What is the difference between sales follow-up automation and email marketing automation?

Sales follow-up automation targets individual prospects in a one-to-one sales context with personalised messages tied to pipeline stages. Email marketing automation targets segments with one-to-many communications like newsletters and promotional campaigns. They complement each other but serve different purposes in the customer journey.

How quickly should I follow up with a new lead?

Within five minutes for the initial automated response. Studies show that leads contacted within five minutes are 100 times more likely to be reached and 21 times more likely to be qualified compared to leads contacted after 30 minutes. Your automation should trigger the first touchpoint immediately upon lead capture.

Can I automate follow-ups for existing customers?

Absolutely. Post-sale follow-up automation is equally important. Automate onboarding check-ins, satisfaction surveys, renewal reminders, and upsell sequences for existing customers. These workflows improve retention and increase lifetime value — often at a lower cost than acquiring new customers.
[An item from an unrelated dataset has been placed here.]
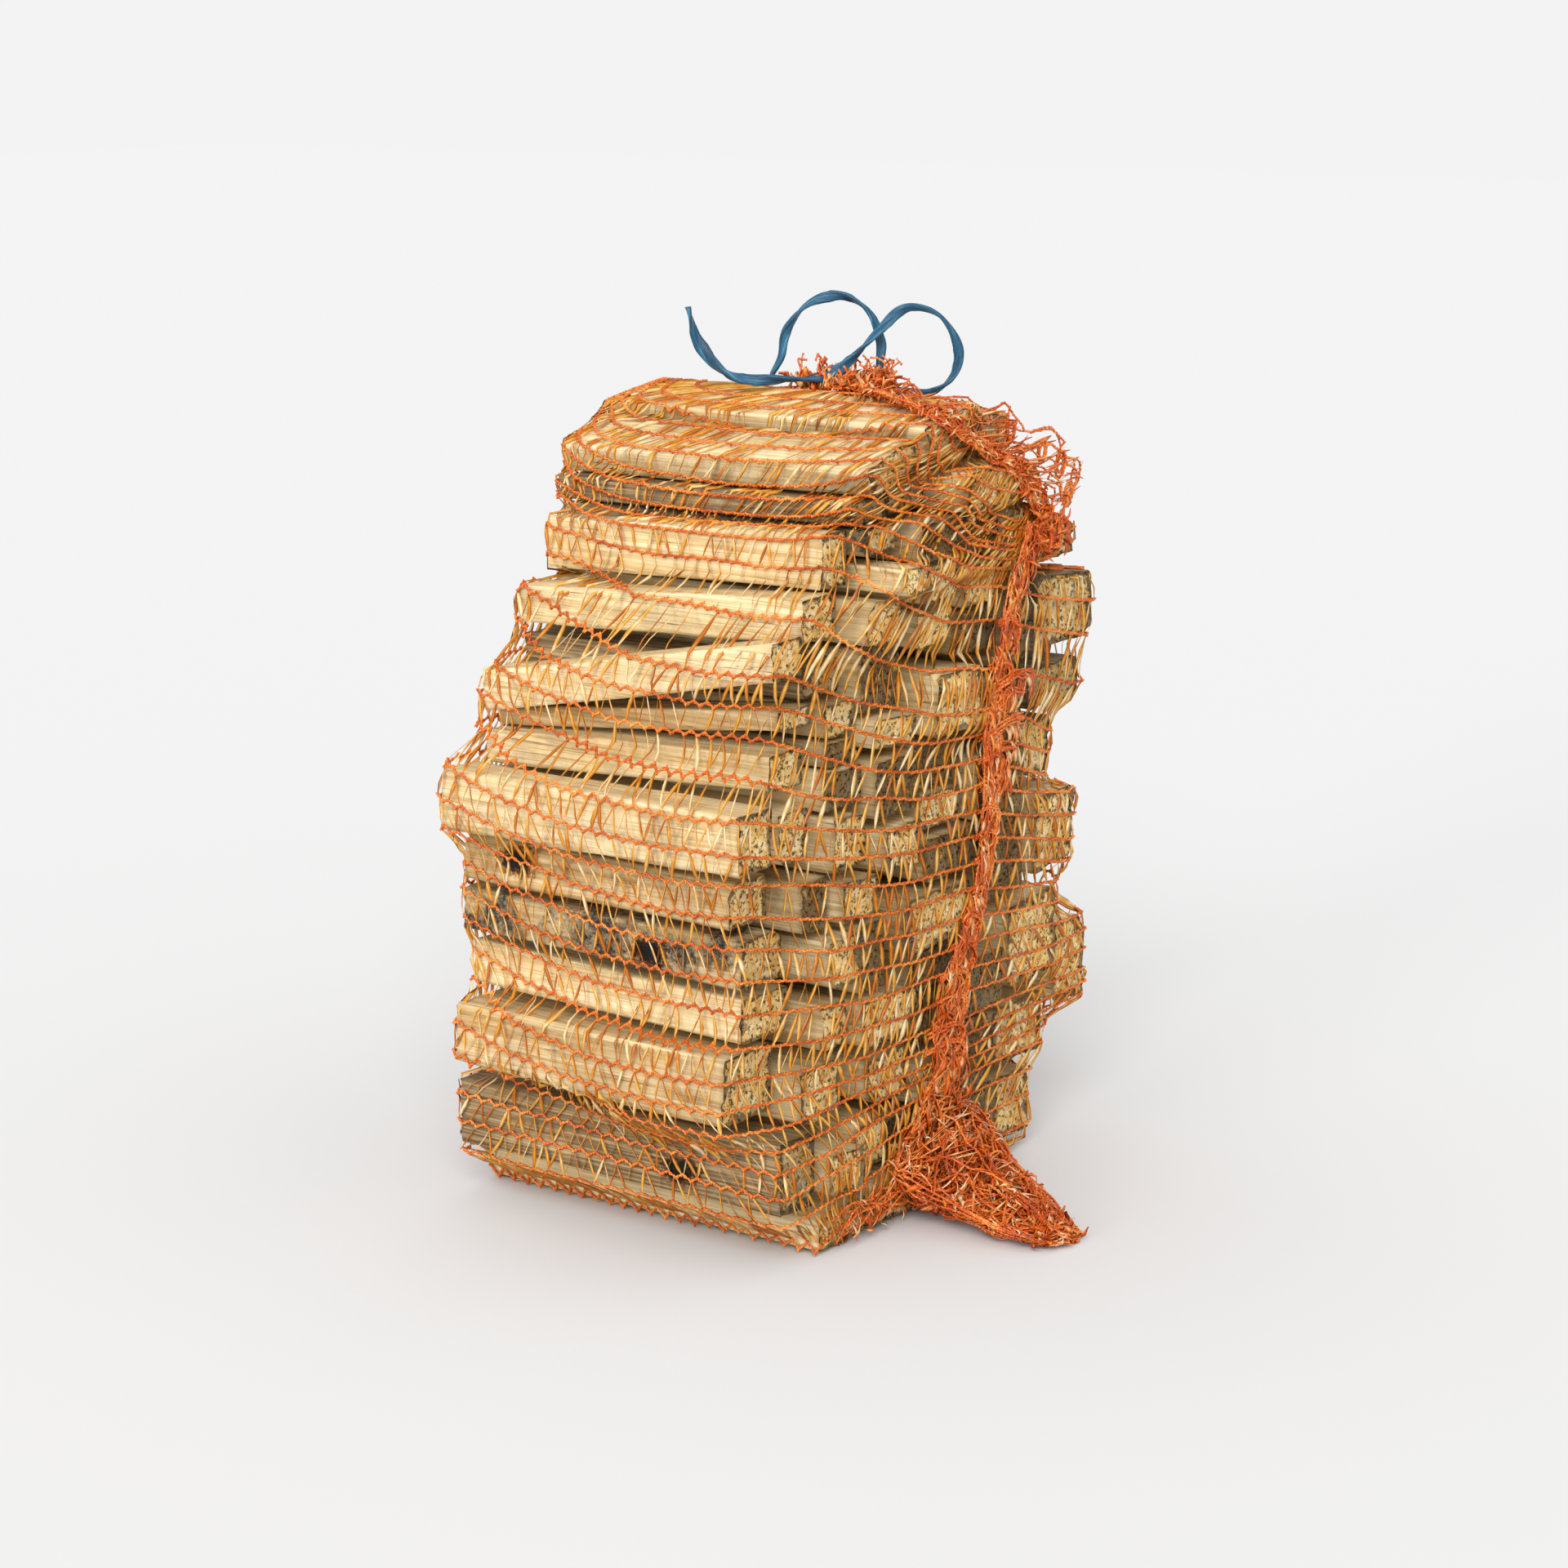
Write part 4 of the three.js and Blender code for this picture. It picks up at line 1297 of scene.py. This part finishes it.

How do I personalise automated follow-ups at scale?

Use dynamic fields (name, company, industry, pain point), conditional content blocks (different messaging for different segments), and behavioural triggers (referencing specific pages visited or content downloaded). Segment your sequences by persona, lead source, and deal size. The more data your CRM captures, the more personalisation your automation can deliver.